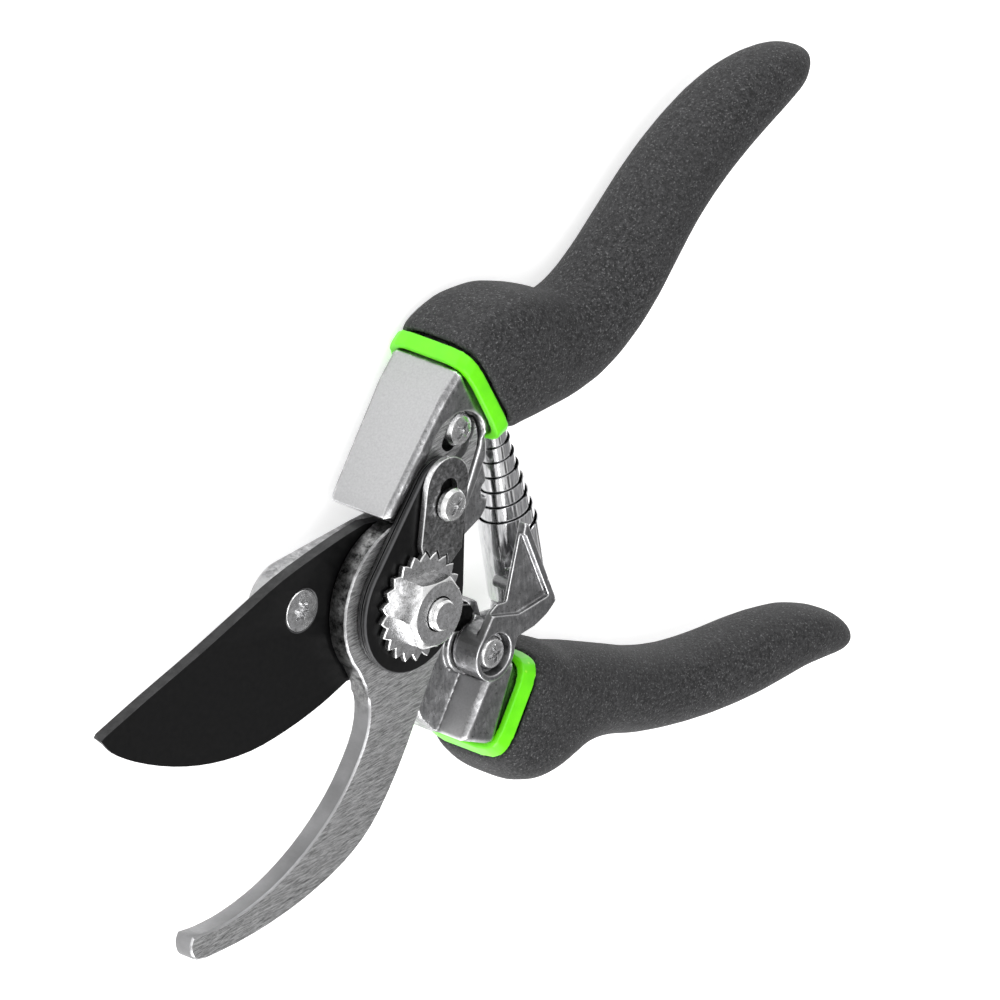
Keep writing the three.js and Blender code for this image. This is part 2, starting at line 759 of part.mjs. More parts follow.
// ---------------------------------------------------------------- the blade half
function cuttingBlade() {
  const outline = bladeOutline();
  const inwards = grow(outline, -1);
  const edgeCount = bladeEdge.length;
  const back = outline.map(([x, y], i) => {
    if (i >= edgeCount) return [x, y];
    const share = Math.sin((Math.PI * (i + 0.6)) / (edgeCount + 0.2));
    const [dx, dy] = [inwards[i][0] - x, inwards[i][1] - y];
    return [x + dx * bladeBevel * share, y + dy * bladeBevel * share];
  });
  const layer = (points, z) => points.map(([x, y]) => [x, y, z]);
  const rings = [
    layer(back, bladeBottom),
    layer(outline, bladeTop - bladeEdgeLand),
    layer(outline, bladeTop),
  ];
  const head = bladeScrewHeadRadius + gap;
  const sink = turned(bladeScrewAt, [
    [0, bladeBottom - past],
    [bladeScrewShankRadius + gap, bladeBottom - past],
    [bladeScrewShankRadius + gap, bladeTop - bladeScrewSink],
    [head, bladeTop],
    [head, bladeTop + past],
    [0, bladeTop + past],
  ]);
  return cut(
    loft(rings, back, outline),
    disc([0, 0], boltShankRadius + bushWall + 2 * gap, bladeBottom - past, bladeTop + past),
    sink,
  );
}

function bladeScrew() {
  const head = turned(bladeScrewAt, [
    [0, armBottom + 0.4],
    [bladeScrewShankRadius, armBottom + 0.4],
    [bladeScrewShankRadius, bladeTop - bladeScrewSink - 0.1],
    [bladeScrewHeadRadius, bladeTop - 0.1],
    [bladeScrewHeadRadius - 0.1, bladeTop + 0.05],
    [0, bladeTop + 0.1],
  ]);
  const lobes = [];
  const lobeCount = 6;
  const steps = 36;
  for (let i = 0; i < steps; i += 1) {
    const angle = (2 * Math.PI * i) / steps;
    const radius = 1.75 + 0.45 * Math.cos(lobeCount * angle);
    lobes.push([bladeScrewAt[0] + radius * Math.cos(angle), bladeScrewAt[1] + radius * Math.sin(angle)]);
  }
  return cut(head, prism(lobes, bladeTop - 1.3, bladeTop + past));
}

function lowerCasting(core) {
  const topEdge = lugBottomEdge - gap;
  const armRadius = bladeHeadRadius - 0.6;
  const armEnd = 8.4;
  const ringBottom = [lowerRing - 1.6, -29.2];
  const ringTop = [lowerRing + 0.6, -13.8];
  const arm = [
    ...arc(...bladeScrewAt, armEnd, 104, 268, 14),
    ...arc(0, 0, armRadius, -112, -72, 5),
    [12, -19],
    [17, -25.2],
    [21, -28],
    ringBottom,
    ringTop,
    [29.6, -7.5],
    [27, topEdge],
    [15.5, topEdge],
    ...arc(0, 0, armRadius, -13, 112, 14),
  ];
  const flat = [
    [13.2, -12.4],
    [12.6, -20],
    [16.5, -25.2],
    [21, -28],
    ringBottom,
    ringTop,
    [29.6, -7.5],
    [27, topEdge],
    [17.2, topEdge],
  ];
  const block = [[21.6, -28], ringBottom, ringTop, [27.4, -12.4], [26.2, -13.2]];
  const body = join(
    prism(arm, armBottom, armTop, 0.5),
    prism(flat, armBottom - lowerBlockDrop, bladeTop - 0.7, 0.5),
    flared(prism(block, castingBack + 0.6, castingFront, castingBevel), lowerRing),
    disc(latchAt, latchBossRadius + 0.4, armBottom - lowerBlockDrop, latchSeat),
    disc([0, 0], armBossRadius, armBossBottom, armBottom + 1),
  );
  return cut(
    join(cut(body, beyondRing(lowerStations, lowerRing, lowerHandleReach)), core),
    disc([0, 0], boltShankRadius + bushWall + 2 * gap, 0, armTop + past),
    disc([0, 0], hookHeadRadius + runningGap, armTop, armTop + wellPast, 60),
    prism(grow(bladeOutline(), gap), bladeBottom - gap, bladeTop + wellPast),
    disc(bladeScrewAt, bladeScrewShankRadius + gap, 0, armTop + past),
    disc(latchAt, latchBossRadius + runningGap, latchSeat, latchSeat + wellPast),
    disc(latchAt, screwShankRadius + gap, latchScrewBottom - past, latchSeat + past),
  );
}

// The latch turns on a washer on the lower casting.
const latchSeat = bladeTop + 0.5;
const latchWasherBottom = latchSeat + gap;
const latchBottom = latchWasherBottom + latchWasherThickness + gap;
const latchTop = bladeTop + latchArmBack + latchArmThickness + latchRim;

function latchLever() {
  const armBack = bladeTop + latchArmBack;
  const [x, y] = latchAt;
  const armOutline = [
    [x - latchBossRadius, y + 0.5],
    ...arc(x, y, latchBossRadius, 200, 340, 8),
    [x + 5.6, y + 3],
    ...through([
      [x + 9.5, y + 4.6],
      [x + 12.6, y + 6.8],
      [x + 14.6, y + 9.4],
    ], 2),
    [x + 14, y + 10.4],
    [x + 3.0, y + 24.6],
    [x + 2.0, y + 24.8],
    [x + 1.6, y + 9.6],
    [x - 0.8, y + 9.3],
    [x - 2.5, y + 7.6],
  ];
  const dished = [
    [x - 4, y + 7.4],
    [x + 4.6, y + 7.4],
    [x + 12.1, y + 10.4],
    [x + 2.7, y + 22.4],
    [x - 4, y + 25.5],
  ];
  const boss = disc(latchAt, latchBossRadius, latchBottom, latchTop);
  const headRoom = panHeadRadius + 0.9;
  return cut(
    join(
      boss,
      prism(armOutline, armBack, latchTop, 0.3),
      disc(pegAt, pegRadius, bladeTop - 0.4, armBack + 0.5, 20),
    ),
    prism(dished, armBack + latchArmThickness, latchTop + past),
    disc(latchAt, headRoom, latchTop - latchScrewSink, latchTop + past),
    disc(latchAt, screwShankRadius + gap, latchBottom - past, latchTop + past),
  );
}

// A strip wound on its edge into a cone, small end towards the upper handle.
function voluteSpring() {
  const length = springSpan - 2 * gap;
  const stepsPerTurn = 14;
  const steps = springTurns * stepsPerTurn;
  const rings = [];
  for (let i = 0; i <= steps; i += 1) {
    const share = i / steps;
    const angle = (2 * Math.PI * i) / stepsPerTurn;
    const drawn = 1 - (1 - share) ** springTaper;
    const radius = THREE.MathUtils.lerp(springBigRadius, springSmallRadius, drawn);
    const low = gap + share * (length - springStripWidth);
    const high = low + springStripWidth;
    const point = (r, along) => [r * Math.cos(angle), along, r * Math.sin(angle)];
    rings.push([
      point(radius - springStrip, low),
      point(radius, low),
      point(radius, high),
      point(radius - springStrip, high),
    ]);
  }
  const square = [[0, 0], [1, 0], [1, 1], [0, 1]];
  return loft(rings, square);
}

function bladeHalf() {
  const { core, grip, band } = handlePieces(lowerStations, lowerRing, lowerHandleReach, lowerBandWidth);
  const half = new THREE.Group();
  const bushInner = boltShankRadius + gap;
  const latchWasher = ring(screwShankRadius + gap, latchBossRadius - 0.6, latchWasherBottom,
    latchWasherBottom + latchWasherThickness);
  half.add(
    piece("lower_handle", lowerCasting(join(core, springSeat())), castAluminium),
    piece("lower_grip", grip, gripRubber),
    piece("lower_band", band, bandPlastic),
    piece("cutting_blade", cuttingBlade(), blackSteel),
    piece("blade_screw", bladeScrew(), brightZinc),
    piece("pivot_bush", ring(bushInner, bushInner + bushWall, armBossBottom, bladeTop), bushBrass),
    piece("latch_washer", latchWasher.translate([...latchAt, 0]), brightZinc),
    piece("latch_screw", panScrew(latchAt, latchTop - latchScrewSink + gap, latchScrewBottom), brightZinc),
    piece("latch_lever", latchLever(), castAluminium),
  );
  half.rotation.z = radians(-openAngle / 2);
  return half;
}

function springPiece() {
  const spring = piece("spring", voluteSpring(), springChrome);
  spring.position.set(springFrom[0], springFrom[1], springHeight);
  spring.rotation.z = radians(springWay - 90);
  return spring;
}

const shears = new THREE.Group();
shears.add(bladeHalf(), hookHalf(), springPiece());

export default shears;
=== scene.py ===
"""Looks of the pruning shears: fine meshes round the CAD frame, procedural materials, studio, camera."""
import json
import math

import bmesh
import bpy
from mathutils import Matrix, Vector


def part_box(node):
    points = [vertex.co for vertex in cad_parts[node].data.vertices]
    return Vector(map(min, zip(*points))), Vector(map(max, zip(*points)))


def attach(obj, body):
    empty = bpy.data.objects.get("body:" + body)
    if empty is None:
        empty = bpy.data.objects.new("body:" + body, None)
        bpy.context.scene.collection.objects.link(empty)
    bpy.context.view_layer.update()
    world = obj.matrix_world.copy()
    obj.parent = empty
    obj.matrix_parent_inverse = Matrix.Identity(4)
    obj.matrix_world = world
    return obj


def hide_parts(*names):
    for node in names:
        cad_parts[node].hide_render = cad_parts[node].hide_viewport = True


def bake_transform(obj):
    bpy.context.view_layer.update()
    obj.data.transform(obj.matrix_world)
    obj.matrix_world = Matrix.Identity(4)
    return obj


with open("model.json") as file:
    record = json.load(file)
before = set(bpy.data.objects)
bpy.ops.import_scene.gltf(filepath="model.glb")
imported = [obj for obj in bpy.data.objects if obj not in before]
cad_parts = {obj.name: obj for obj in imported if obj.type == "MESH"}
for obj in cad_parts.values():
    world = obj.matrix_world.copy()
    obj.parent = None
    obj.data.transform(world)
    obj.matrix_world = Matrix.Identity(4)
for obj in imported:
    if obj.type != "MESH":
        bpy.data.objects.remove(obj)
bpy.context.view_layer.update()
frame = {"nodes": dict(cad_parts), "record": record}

BODIES = frame["record"]["behaviour"]["bodies"]
SLOTS = {part["node"]: part["material_slot"] for part in frame["record"]["subparts"]}
MM = 0.001
SPINE_NORMAL = (-0.739, 0.674, 0)  # of the upper handle's flat outer face
FLAT_AREA = 40e-6  # square metres: larger faces of a machined piece are plane
CRISP_ANGLE = 20  # degrees: sharper edges of a machined piece stay crisp
BEVEL_ANGLE = 32  # degrees: sharper edges of a machined piece are rounded
WELD = 0.002 * MM  # closer vertices of a CAD mesh are joined
PLANE_ANGLE = 0.8  # degrees: CAD triangles that turn less than this are one flat face
PIVOT = Vector((0, 0, 13.5)) * MM  # the middle of the stack on the pivot bolt

# The spring. It has the CAD part's form, but for a slightly thicker strip and the corner cut off its end.
SPRING_BIG = 5.9 * MM  # outer radius at the lower handle
SPRING_SMALL = 1.75 * MM  # outer radius at the upper handle
SPRING_STRIP = 0.22 * MM  # thickness
SPRING_STRIP_WIDTH = 17 * MM
SPRING_LEAN = 4.17 * MM  # its axis leans this much towards the jaws from end to end
SPRING_HEIGHT = 10.2 * MM  # of its axis
SPRING_TURNS = 9.5
SPRING_TAPER = 1.3  # 1 is a straight cone, and more draws it in sooner
SPRING_END = 115  # degrees round the spring's axis at which its outer turn ends
SPRING_CORNER_STEPS = 7  # of the outer turn, over which the strip rises to its full width
SPRING_CORNER_CUT = 0.16  # share of the strip's width that is missing at its outer end

# The view: its axes in the row frame, and how far right of the pivot and above it the picture's middle is.
VIEW_RIGHT = Vector((0.676, -0.066, 0.736))
VIEW_BACK = Vector((-0.630, 0.468, 0.620))
VIEW_CENTRE = (20.5 * MM, 17.1 * MM)
VIEW_DISTANCE = 4.0
VIEW_LENS = 792  # millimetres, on a sensor of VIEW_SENSOR
VIEW_SENSOR = 36
MIRRORED_WAY = (0.63, -0.47, 0.62)  # towards the surroundings that flat front faces mirror in that view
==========
The line containing "obj.matrix_world = world" opens the part, and the line containing "PIVOT = Vector((0, 0, 13.5))" closes it. Output that part exactly, with both, and only that.

    obj.matrix_world = world
    return obj


def hide_parts(*names):
    for node in names:
        cad_parts[node].hide_render = cad_parts[node].hide_viewport = True


def bake_transform(obj):
    bpy.context.view_layer.update()
    obj.data.transform(obj.matrix_world)
    obj.matrix_world = Matrix.Identity(4)
    return obj


with open("model.json") as file:
    record = json.load(file)
before = set(bpy.data.objects)
bpy.ops.import_scene.gltf(filepath="model.glb")
imported = [obj for obj in bpy.data.objects if obj not in before]
cad_parts = {obj.name: obj for obj in imported if obj.type == "MESH"}
for obj in cad_parts.values():
    world = obj.matrix_world.copy()
    obj.parent = None
    obj.data.transform(world)
    obj.matrix_world = Matrix.Identity(4)
for obj in imported:
    if obj.type != "MESH":
        bpy.data.objects.remove(obj)
bpy.context.view_layer.update()
frame = {"nodes": dict(cad_parts), "record": record}

BODIES = frame["record"]["behaviour"]["bodies"]
SLOTS = {part["node"]: part["material_slot"] for part in frame["record"]["subparts"]}
MM = 0.001
SPINE_NORMAL = (-0.739, 0.674, 0)  # of the upper handle's flat outer face
FLAT_AREA = 40e-6  # square metres: larger faces of a machined piece are plane
CRISP_ANGLE = 20  # degrees: sharper edges of a machined piece stay crisp
BEVEL_ANGLE = 32  # degrees: sharper edges of a machined piece are rounded
WELD = 0.002 * MM  # closer vertices of a CAD mesh are joined
PLANE_ANGLE = 0.8  # degrees: CAD triangles that turn less than this are one flat face
PIVOT = Vector((0, 0, 13.5)) * MM  # the middle of the stack on the pivot bolt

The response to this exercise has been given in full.